The site states removal can take up to 10 business days after submission of a valid request. Texas Business & Commerce Code §109 gives publishers up to 45 days to verify disputes. Clean submissions with certified court orders are typically processed within 3–14 days.
What is SB 509 and how does it help me?
Texas Senate Bill 509, effective 2023, amended Government Code §552.1082 and closed the loophole mugshot sites used to exploit old arrests. Sites cannot post or sell mugshots tied to sealed or expunged records, the rules apply retroactively to old mugshots, and violators face statutory damages of at least $1,000 per violation plus attorney’s fees.
Can I sue Busted Newspaper if they refuse to remove my listing?
Potentially yes if your case qualifies under Texas statutes. Business & Commerce Code §109.006 allows civil penalties up to $500 per day of continuing violation plus reasonable attorney’s fees. SB 509 provides statutory damages of the greater of $1,000 per violation or actual damages plus attorney’s fees. A Texas criminal defense or consumer-protection attorney can evaluate your case.
Will removing my Busted Newspaper listing also remove it from Google?
Not immediately. Google caches the result for days or weeks after the page is removed. To accelerate, submit the URL to the Google Remove Outdated Content Tool after confirming Busted Newspaper has removed it. If the site refuses, submit directly through Google’s Exploitative Removal Form, which covers mugshot-site content specifically.
Does Busted Newspaper show pending Texas charges?
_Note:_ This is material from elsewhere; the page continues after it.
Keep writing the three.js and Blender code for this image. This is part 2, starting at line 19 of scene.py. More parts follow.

Yes. The site publishes booking data as it appears on the county jail roster at the time of intake — before any prosecutor decision, grand jury action, or court outcome. If the case is later dismissed, dropped, or results in acquittal, the listing does not auto-update. You must submit a removal request with documentation of the favorable outcome.
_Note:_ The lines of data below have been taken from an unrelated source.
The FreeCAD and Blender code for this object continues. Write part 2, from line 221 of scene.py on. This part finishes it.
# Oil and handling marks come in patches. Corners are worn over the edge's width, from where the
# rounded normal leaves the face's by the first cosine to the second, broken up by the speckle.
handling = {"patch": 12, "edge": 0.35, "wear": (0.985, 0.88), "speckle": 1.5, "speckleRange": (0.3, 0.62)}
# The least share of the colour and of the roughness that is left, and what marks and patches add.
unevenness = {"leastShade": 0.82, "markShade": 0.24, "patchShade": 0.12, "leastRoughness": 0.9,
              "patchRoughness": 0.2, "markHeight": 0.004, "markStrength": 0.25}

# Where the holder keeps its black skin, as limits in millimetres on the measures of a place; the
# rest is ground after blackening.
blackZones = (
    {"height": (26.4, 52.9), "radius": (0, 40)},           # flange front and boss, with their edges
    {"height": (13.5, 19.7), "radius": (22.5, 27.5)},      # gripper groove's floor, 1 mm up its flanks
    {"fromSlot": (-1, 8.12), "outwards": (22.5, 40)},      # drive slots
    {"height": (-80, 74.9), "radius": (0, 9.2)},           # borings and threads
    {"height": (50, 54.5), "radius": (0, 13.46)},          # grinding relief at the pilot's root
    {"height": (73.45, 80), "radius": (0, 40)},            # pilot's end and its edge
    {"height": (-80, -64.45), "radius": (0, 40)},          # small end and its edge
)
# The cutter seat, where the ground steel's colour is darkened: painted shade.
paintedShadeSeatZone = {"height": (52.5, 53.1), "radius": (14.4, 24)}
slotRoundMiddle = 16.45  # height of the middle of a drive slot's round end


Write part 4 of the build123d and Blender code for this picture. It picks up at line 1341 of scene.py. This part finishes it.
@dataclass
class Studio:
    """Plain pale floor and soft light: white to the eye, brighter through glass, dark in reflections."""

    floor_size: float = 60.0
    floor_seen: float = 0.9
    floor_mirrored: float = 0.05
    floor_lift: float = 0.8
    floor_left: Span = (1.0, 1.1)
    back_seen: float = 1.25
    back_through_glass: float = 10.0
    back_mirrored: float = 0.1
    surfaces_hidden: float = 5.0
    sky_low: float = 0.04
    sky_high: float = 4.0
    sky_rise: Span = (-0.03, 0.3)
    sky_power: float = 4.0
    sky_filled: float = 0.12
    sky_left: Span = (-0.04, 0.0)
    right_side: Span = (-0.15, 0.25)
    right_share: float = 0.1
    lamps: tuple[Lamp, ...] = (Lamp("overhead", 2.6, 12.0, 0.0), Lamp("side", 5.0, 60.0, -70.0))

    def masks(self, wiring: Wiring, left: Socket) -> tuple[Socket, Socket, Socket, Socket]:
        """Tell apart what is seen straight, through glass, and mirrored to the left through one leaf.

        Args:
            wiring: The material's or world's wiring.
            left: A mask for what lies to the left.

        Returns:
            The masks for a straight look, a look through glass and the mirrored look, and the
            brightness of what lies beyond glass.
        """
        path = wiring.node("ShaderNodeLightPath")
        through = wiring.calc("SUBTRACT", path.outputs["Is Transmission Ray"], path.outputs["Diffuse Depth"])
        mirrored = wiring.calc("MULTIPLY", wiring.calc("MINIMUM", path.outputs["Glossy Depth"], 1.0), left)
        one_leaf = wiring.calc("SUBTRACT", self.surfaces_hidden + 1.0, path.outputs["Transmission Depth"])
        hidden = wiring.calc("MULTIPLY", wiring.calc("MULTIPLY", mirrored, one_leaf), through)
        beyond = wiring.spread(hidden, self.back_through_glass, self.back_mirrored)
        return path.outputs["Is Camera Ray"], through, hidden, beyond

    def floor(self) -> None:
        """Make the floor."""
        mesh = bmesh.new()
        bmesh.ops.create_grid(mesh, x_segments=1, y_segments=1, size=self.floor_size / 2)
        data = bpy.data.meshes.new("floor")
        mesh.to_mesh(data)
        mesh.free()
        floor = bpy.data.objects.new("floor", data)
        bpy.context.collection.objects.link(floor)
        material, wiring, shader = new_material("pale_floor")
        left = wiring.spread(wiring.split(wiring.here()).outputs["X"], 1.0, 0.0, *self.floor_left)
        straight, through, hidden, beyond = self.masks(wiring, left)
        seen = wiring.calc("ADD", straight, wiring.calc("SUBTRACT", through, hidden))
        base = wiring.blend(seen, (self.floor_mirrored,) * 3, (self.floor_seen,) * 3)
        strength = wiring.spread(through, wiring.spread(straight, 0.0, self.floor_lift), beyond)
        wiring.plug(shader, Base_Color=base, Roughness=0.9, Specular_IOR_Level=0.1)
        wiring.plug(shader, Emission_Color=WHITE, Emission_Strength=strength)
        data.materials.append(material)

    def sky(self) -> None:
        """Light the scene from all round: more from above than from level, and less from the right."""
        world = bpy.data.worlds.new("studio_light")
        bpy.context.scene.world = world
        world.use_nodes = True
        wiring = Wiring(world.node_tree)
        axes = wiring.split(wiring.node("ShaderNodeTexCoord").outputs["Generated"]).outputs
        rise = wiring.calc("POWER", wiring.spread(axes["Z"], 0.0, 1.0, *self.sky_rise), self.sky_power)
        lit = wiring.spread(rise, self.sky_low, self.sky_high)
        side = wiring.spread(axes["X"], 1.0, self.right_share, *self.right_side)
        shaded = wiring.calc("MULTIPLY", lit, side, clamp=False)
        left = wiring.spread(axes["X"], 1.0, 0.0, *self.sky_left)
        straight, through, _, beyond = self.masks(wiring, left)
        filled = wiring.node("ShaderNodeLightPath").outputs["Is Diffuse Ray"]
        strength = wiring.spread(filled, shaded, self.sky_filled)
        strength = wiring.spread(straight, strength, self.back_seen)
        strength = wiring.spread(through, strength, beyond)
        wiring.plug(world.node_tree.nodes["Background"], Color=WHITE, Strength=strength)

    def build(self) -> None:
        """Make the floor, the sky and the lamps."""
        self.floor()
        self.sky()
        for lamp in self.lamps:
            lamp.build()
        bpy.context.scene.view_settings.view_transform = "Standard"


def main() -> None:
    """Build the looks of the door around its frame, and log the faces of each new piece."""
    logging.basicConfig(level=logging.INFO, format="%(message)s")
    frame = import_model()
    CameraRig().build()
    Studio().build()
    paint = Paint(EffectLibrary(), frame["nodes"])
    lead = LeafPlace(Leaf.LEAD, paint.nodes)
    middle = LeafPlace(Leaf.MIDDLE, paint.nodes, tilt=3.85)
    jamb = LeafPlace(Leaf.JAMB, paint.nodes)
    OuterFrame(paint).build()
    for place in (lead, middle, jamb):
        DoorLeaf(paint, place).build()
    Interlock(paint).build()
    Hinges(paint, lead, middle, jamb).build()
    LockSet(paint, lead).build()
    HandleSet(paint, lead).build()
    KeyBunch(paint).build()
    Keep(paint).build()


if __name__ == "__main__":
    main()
Are Texas juvenile mugshots on Busted Newspaper?
They should not be. Texas Family Code §58.253 provides for automatic sealing of qualifying juvenile records and Texas DPS reports only arrests of age 17 and older in the public Criminal History system. If a juvenile mugshot appears, submit the removal form immediately with proof of age at the time of arrest.
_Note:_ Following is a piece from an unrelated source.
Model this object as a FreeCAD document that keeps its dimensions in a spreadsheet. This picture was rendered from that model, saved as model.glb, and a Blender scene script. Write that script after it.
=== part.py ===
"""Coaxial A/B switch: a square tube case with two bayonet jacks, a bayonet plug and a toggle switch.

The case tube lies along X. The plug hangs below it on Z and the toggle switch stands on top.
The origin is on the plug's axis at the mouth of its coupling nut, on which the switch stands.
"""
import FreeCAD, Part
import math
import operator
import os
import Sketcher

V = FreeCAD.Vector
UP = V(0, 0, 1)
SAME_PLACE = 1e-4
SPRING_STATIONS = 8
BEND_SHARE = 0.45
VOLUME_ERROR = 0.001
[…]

What’s the difference between expunction and nondisclosure in Texas?
Expunction under Code of Criminal Procedure Chapter 55A legally destroys the arrest record — you may legally deny it happened. Nondisclosure under Government Code §411 Subchapter E-1 seals the record from public view but allows government and certain licensing agencies to still access it. Expunction is stronger; nondisclosure applies in more situations including certain deferred adjudications.
How much does it cost to expunge a Texas arrest record?
The court filing fee for a Petition for Expunction is approximately $307, paid to the District Clerk in the county of arrest. Texas criminal defense attorneys typically charge $1,000–$2,500 for an uncontested expunction. If you cannot afford the filing fee, file a Statement of Inability to Afford Payment of Court Costs along with the petition.
Where do I file a Texas expunction petition?
File in the District Court in the county where you were arrested or where the alleged offense occurred. For fine-only offenses the petition may be filed in a justice or municipal court of record. The court schedules a hearing no less than 30 days after filing, notices all listed agencies, and enters the order if the petitioner qualifies under Chapter 55A.
Can an employer see my Busted Newspaper mugshot on a background check?
Most FCRA-regulated professional background-check companies do not use Busted Newspaper as a data source. However, individual recruiters and employers frequently Google candidate names, where a Busted Newspaper listing may appear. This informal background-checking is why removal and suppression matter even when your official background check is clean.
How do I find my Texas mugshot for free through official channels?
Start with the sheriff’s office of the county where you were booked — most Texas counties maintain free online inmate search portals (Harris, Dallas, Tarrant, Bexar, Travis all offer this). The Texas DPS Criminal History Search charges $1 per search credit. Reviewing your complete criminal history requires a fingerprint-based Review request through TxDPS, typically $10 plus fingerprint capture.